Just for the hell of it this time here is a fuller graph for a simpler sentence, showing the other lexical and property sub-graphs. The "lex" arcs point to possible word senses for the predicate-argument terms. Not shown in the diagram is that the labels on the sense nodes encode information about the taxonomic concepts associated with the word senses. Likewise not illustrated in any of these graphs is the fact the predicate-argument node labels encode things like part of speech, stem and surface form, position in sentence, etc.
The way these graphs are obtained is completely separable from, and less
important than an abstract definition of semantic graph structures that
allows one to specify how to process semantics in various ways (e.g.
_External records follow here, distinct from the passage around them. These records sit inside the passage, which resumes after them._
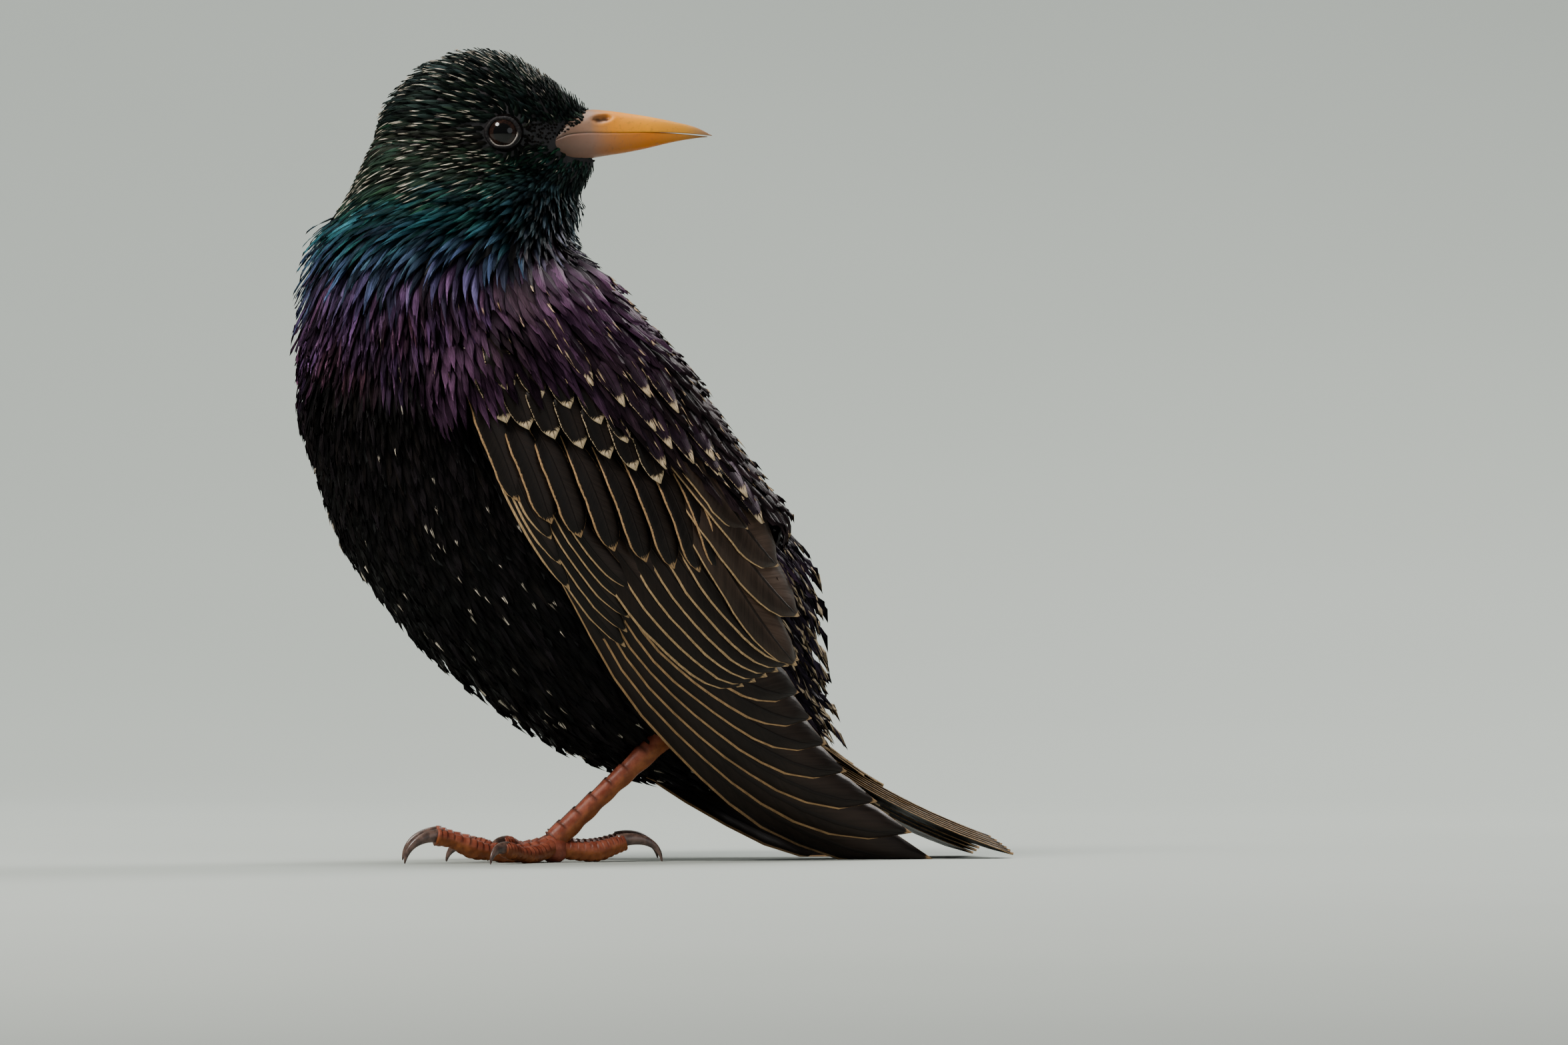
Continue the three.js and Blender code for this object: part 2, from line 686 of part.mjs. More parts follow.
let upperBill = mandible(true);
for (const side of [-1, 1]) {
  const turn = new THREE.Matrix4().makeBasis(HEAD_FORWARD, HEAD_ACROSS, new THREE.Vector3(0, 0, 1));
  const size = new THREE.Vector3(NOSTRIL.long, NOSTRIL.deep, NOSTRIL.high);
  const at = headPoint(NOSTRIL.forward, NOSTRIL.up, side * NOSTRIL.out);
  upperBill = upperBill.subtract(ball(1, at, 10, size, turn));
}
addNode("bill_upper", upperBill, "bill");
addNode("bill_lower", mandible(false), "bill");

// Wings
const leftCore = wingCore(0, 0);
const leftRecess = wingCore(GAP, 8);
const flip = new THREE.Matrix4().makeScale(1, -1, 1);
const mirrored = (solid) => solid.transform(flip.elements);
const leftWing = joined([leftCore, ...wingVanes()]);
addNode("wing_left", leftWing, "flight");
addNode("wing_right", mirrored(leftWing), "flight");

// Legs and feet
function footPoint(along, heading, height, side) {
  const back = side > 0 ? RIGHT_FOOT_BACK : 0;
  const angle = heading * RAD * side;
  return new THREE.Vector3(
    FOOT.x + back - along * Math.cos(angle),
    side * LEG_OUT + along * Math.sin(angle),
    height,
  );
}

function legPoint(point, side) {
  return new THREE.Vector3(point.x + (side > 0 ? RIGHT_FOOT_BACK : 0), -side * point.y, point.z);
}

const ground = beyond(FLOOR, 0);
const sockets = [];
for (const [label, side] of [
  ["left", -1],
  ["right", 1],
]) {
  const ankle = legPoint(ANKLE, side);
  const foot = legPoint(FOOT, side);
  const shankPath = SHANK.map(([t]) => ankle.clone().lerp(foot, t));
  const shankRadii = SHANK.map((station) => station[1]);
  const shank = limb(shankPath, shankRadii, 12);
  const shankRoom = limb(shankPath, shankRadii, 12, GAP);
  sockets.push(shankRoom);
  const toes = TOES.map((toe) => {
    const points = toe.joints.map(([along, height]) => footPoint(along, toe.heading, height, side));
    const radii = toe.joints.map((joint) => joint[2]);
    return { toe, solid: limb(points, radii, 8), grown: limb(points, radii, 8, GAP) };
  });
  const pads = joined([ball(3.1, foot.clone().setZ(2.7), 10), ...toes.map((t) => t.solid)]);
  addNode(`tarsus_${label}`, shank, "leg");
  addNode(`foot_${label}`, pads.subtract(shankRoom).intersect(ground), "leg");
  for (const { toe, grown } of toes) {
    const [lastAlong, lastHeight] = toe.joints.at(-1);
    const [reach, rise] = toe.claw;
    const steps = 5;
    const path = [];
    const radii = [];
    for (let i = 0; i <= steps; i++) {
      const u = i / steps;
      const height = (lastHeight + 0.2) * (1 - u) + rise * 4 * u * (1 - u) * 0.62;
      const along = lastAlong - 0.6 + reach * Math.sin((u * Math.PI) / 2.15);
      path.push(footPoint(along, toe.heading, height, side));
      radii.push(1.25 * (1 - u) ** 0.8 + 0.22);
    }
    const claw = limb(path, radii, 6).subtract(grown).intersect(ground);
    addNode(`claw_${label}_${toe.name}`, claw, "claw");
  }
}

// Torso and tail
let torso = plumage.subtract(belowNeck).intersect(beforeTail);
for (const room of [leftRecess, mirrored(leftRecess), ...sockets]) torso = torso.subtract(room);
addNode("torso", torso, "plumage");
const rump = plumage.subtract(afterTail);
addNode("tail", joined([rump, ...tailVanes()]).intersect(ground), "flight");

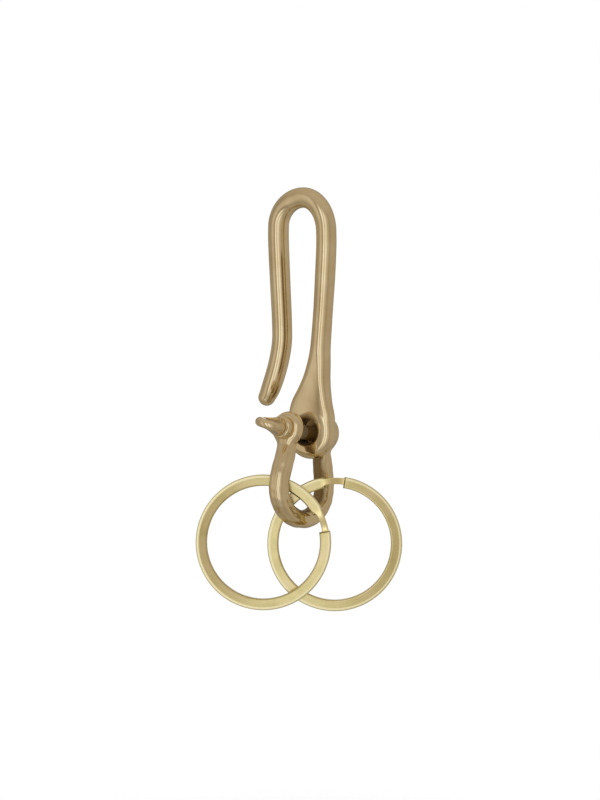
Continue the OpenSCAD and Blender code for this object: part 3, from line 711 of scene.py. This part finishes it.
# The crank is left smoother, and painted highlights make it paler and brighten the wire's outer edge
crank_gloss_and_highlight = add(metal, "ShaderNodeAttribute", {"attribute_name": "pressed"}).outputs["Fac"]
across_mm = add(metal, "ShaderNodeSeparateXYZ", {}, {0: on_wire_mm}).outputs["Y"]
edge_gloss_and_highlight = add(metal, "ShaderNodeMapRange", softly, {"Value": across_mm, "From Min": 0.55, "From Max": 0.8})
tones = add(metal, "ShaderNodeMix", {"data_type": "RGBA"},
            {"Factor": edge_gloss_and_highlight, 6: tones, 7: linear("#F2E8BC")})
tones = add(metal, "ShaderNodeMix", {"data_type": "RGBA"},
            {"Factor": crank_gloss_and_highlight, 6: tones.outputs[2], 7: linear("#FBEBB2")})
gloss = add(metal, "ShaderNodeMix", {"data_type": "FLOAT"}, {0: edge_gloss_and_highlight, 2: gloss, 3: 0.26})
gloss = add(metal, "ShaderNodeMix", {"data_type": "FLOAT"}, {0: crank_gloss_and_highlight, 2: gloss, 3: 0.12})
grain = add(metal, "ShaderNodeBump", {}, {"Height": lines, "Strength": 0.25, "Distance": 0.00001})
shader = add(metal, "ShaderNodeBsdfPrincipled", {},
             {"Base Color": tones.outputs[2], "Metallic": 1, "Roughness": gloss, "Normal": grain})
add(metal, "ShaderNodeOutputMaterial", {}, {"Surface": shader})

# Both rings hang on the bow's crown. Each row gives the ring's side, how far round its middle hangs to that
# side, its slack on the bar, where its front end is cut, and the lean of its faces with its change
bar_d, crown_depth = 0.0048, 0.0225
crown_place = Vector(pin_place * 0.001) \
    + Vector((0, -crown_depth * math.sin(shackle_tilt), -crown_depth * math.cos(shackle_tilt)))
ring_thick = 2 * wire_thick + turn_gap
for name, side, spread, slack, cut_place, lean, lean_change in (
        ("left", -1, math.radians(53.5), 0.0009, math.radians(10), math.radians(6), math.radians(3)),
        ("right", 1, math.radians(51.5), 0.00055, math.radians(81.5), math.radians(-4), math.radians(2))):
    bar = bar_d / 2
    reach = math.hypot(bar / math.cos(ring_turn) * math.sin(spread), bar * math.cos(spread)) \
        + ring_thick / 2 * math.tan(ring_turn) * math.sin(spread)
    hang = ring_d / 2 - wire_wide - reach - slack
    apart = (ring_thick + loose_gap * 0.001) / 2 / math.cos(ring_turn)
    aside = side * hang * math.sin(spread)
    centre = crown_place + Vector((aside * math.cos(ring_turn),
                                   side * apart + ring_slide + aside * math.sin(ring_turn),
                                   -hang * math.cos(spread)))
    blank = bpy.data.objects.new(f"blank_{name}", bpy.data.meshes.new(f"blank_{name}"))
    bpy.context.collection.objects.link(blank)
    winding = blank.modifiers.new("split_ring", "NODES")
    winding.node_group = split_ring
    inputs = {s.name: s.identifier for s in split_ring.interface.items_tree if s.in_out == "INPUT"}
    winding[inputs["Cut place"]] = cut_place
    winding[inputs["Face slope"]] = math.tan(lean)
    winding[inputs["Slope change"]] = math.tan(lean_change)
    winding[inputs["Centre"]] = centre
    winding[inputs["Turn"]] = (math.radians(90), 0, ring_turn)
    winding[inputs["Metal"]] = ring_brass
    blank.modifiers.new("flat_faces", "WEIGHTED_NORMAL")
    bpy.context.view_layer.update()
    mesh = bpy.data.meshes.new_from_object(blank.evaluated_get(bpy.context.evaluated_depsgraph_get()))
    bpy.data.objects.remove(blank)
    mesh.name = f"split_ring_{name}_wire"
    ring = bpy.data.objects.new(f"split_ring_{name}_wire", mesh)
    bpy.context.collection.objects.link(ring)
    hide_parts(f"split_ring_{name}")
    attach(ring, f"split_ring_{name}")
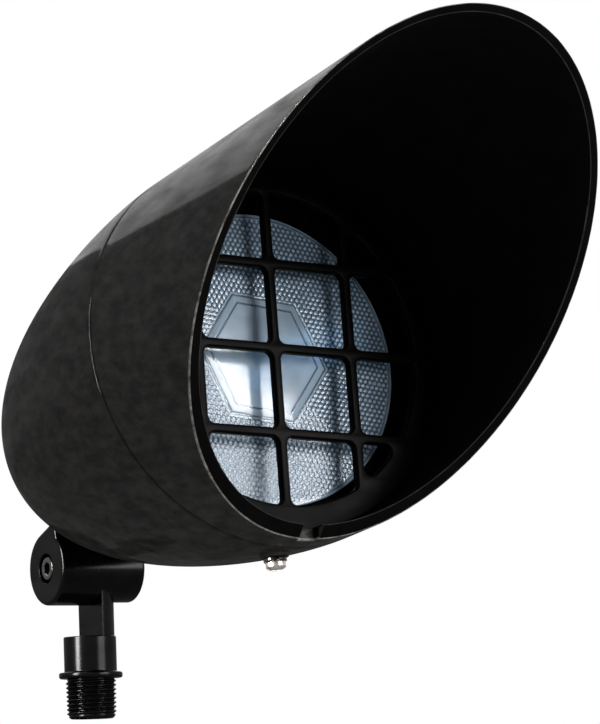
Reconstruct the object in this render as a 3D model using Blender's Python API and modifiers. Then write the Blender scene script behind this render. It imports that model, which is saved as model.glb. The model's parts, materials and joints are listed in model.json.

direct inference on graphs, conversion of graphs to representations
suitable for theorem proving, etc.).
Maybe you think that the use of transfer semantics as above seems like an overkill, at least for the purposes of providing inputs for natural language inference. The transfer semantic pipeline was originally set up to ease the
conversion of linguistic semantic representations onto more canonical
knowledge representations. As such, there is considerable emphasis on
normalizing different semantic representations so that wherever possible
the same content is represented in the same way: this simplifies
conversion to KR.
But maybe there is no particular reason to do all this normalization on the inputs if all you wanted to do was inference. It might be better to figure out a lighter-weight
process for adding extra layers of semantic information direct to
dependency structure produced by the parser. Much like many others are doing nowadays.
But the kinds of representations that make sense for inference, this is indeed something that it is worth thinking hard about.